[Records from a dataset]
══════════
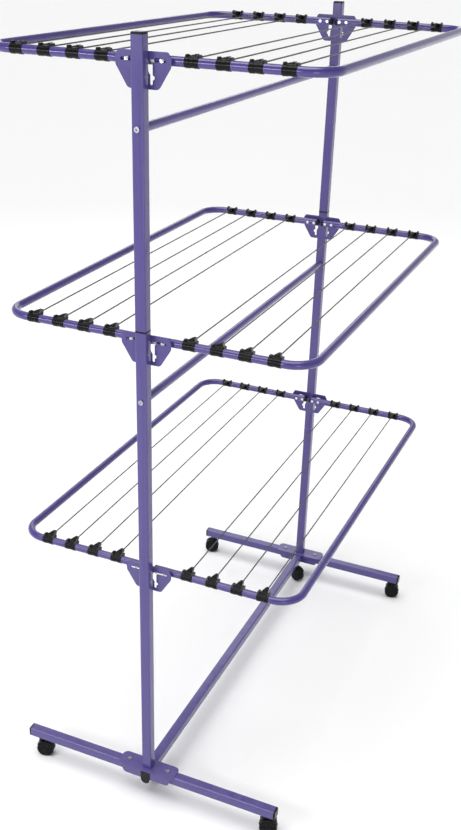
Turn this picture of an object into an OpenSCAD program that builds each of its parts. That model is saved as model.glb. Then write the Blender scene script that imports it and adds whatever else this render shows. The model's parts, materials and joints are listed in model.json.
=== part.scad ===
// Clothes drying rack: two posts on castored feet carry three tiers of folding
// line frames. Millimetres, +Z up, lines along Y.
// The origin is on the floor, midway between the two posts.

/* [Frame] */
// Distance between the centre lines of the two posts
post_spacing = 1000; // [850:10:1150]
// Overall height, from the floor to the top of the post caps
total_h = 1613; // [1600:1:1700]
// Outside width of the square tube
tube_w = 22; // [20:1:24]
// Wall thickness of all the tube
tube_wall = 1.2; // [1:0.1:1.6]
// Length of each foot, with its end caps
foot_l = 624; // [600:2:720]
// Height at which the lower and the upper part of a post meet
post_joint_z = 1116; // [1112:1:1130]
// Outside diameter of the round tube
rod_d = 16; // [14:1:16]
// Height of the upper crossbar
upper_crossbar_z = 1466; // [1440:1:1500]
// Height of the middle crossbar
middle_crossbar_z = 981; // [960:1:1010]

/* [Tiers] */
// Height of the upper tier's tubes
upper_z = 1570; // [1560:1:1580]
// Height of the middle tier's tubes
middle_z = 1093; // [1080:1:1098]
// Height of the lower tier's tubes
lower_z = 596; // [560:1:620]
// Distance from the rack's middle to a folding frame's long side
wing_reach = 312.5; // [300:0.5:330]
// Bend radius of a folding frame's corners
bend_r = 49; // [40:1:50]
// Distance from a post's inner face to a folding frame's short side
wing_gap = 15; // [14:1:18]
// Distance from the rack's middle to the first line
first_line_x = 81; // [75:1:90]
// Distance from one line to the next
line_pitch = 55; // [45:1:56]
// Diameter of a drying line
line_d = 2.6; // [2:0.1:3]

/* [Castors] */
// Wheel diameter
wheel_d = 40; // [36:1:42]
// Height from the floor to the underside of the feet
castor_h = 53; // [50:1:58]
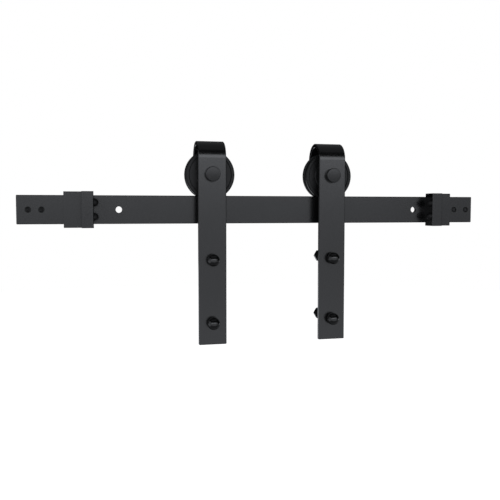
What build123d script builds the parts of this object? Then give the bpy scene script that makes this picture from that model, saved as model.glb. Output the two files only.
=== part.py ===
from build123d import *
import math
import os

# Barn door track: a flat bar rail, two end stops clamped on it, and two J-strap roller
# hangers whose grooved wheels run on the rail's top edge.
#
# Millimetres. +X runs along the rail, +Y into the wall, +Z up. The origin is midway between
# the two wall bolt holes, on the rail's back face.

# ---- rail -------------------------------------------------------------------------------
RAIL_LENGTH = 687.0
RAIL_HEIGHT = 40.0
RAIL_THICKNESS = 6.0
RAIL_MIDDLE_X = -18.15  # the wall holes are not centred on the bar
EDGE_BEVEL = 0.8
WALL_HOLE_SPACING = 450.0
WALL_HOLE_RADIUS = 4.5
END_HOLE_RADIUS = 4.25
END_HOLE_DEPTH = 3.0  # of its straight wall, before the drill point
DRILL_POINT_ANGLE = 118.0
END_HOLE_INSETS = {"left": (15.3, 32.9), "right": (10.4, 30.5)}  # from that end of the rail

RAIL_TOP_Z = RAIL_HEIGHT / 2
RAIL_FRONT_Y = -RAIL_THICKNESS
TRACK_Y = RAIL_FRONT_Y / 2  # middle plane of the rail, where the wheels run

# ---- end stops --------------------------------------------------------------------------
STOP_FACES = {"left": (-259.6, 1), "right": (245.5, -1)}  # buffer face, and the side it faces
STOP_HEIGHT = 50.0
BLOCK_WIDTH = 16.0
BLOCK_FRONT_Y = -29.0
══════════
AIM OF THE EXERCISE »
The lines to return run from the one containing "What build123d script" down to the one containing "TRACK_Y = RAIL_FRONT_Y"; give them exactly, both included, and no others.

EXERCISE ANSWER »
What build123d script builds the parts of this object? Then give the bpy scene script that makes this picture from that model, saved as model.glb. Output the two files only.
=== part.py ===
from build123d import *
import math
import os

# Barn door track: a flat bar rail, two end stops clamped on it, and two J-strap roller
# hangers whose grooved wheels run on the rail's top edge.
#
# Millimetres. +X runs along the rail, +Y into the wall, +Z up. The origin is midway between
# the two wall bolt holes, on the rail's back face.

# ---- rail -------------------------------------------------------------------------------
RAIL_LENGTH = 687.0
RAIL_HEIGHT = 40.0
RAIL_THICKNESS = 6.0
RAIL_MIDDLE_X = -18.15  # the wall holes are not centred on the bar
EDGE_BEVEL = 0.8
WALL_HOLE_SPACING = 450.0
WALL_HOLE_RADIUS = 4.5
END_HOLE_RADIUS = 4.25
END_HOLE_DEPTH = 3.0  # of its straight wall, before the drill point
DRILL_POINT_ANGLE = 118.0
END_HOLE_INSETS = {"left": (15.3, 32.9), "right": (10.4, 30.5)}  # from that end of the rail

RAIL_TOP_Z = RAIL_HEIGHT / 2
RAIL_FRONT_Y = -RAIL_THICKNESS
TRACK_Y = RAIL_FRONT_Y / 2  # middle plane of the rail, where the wheels run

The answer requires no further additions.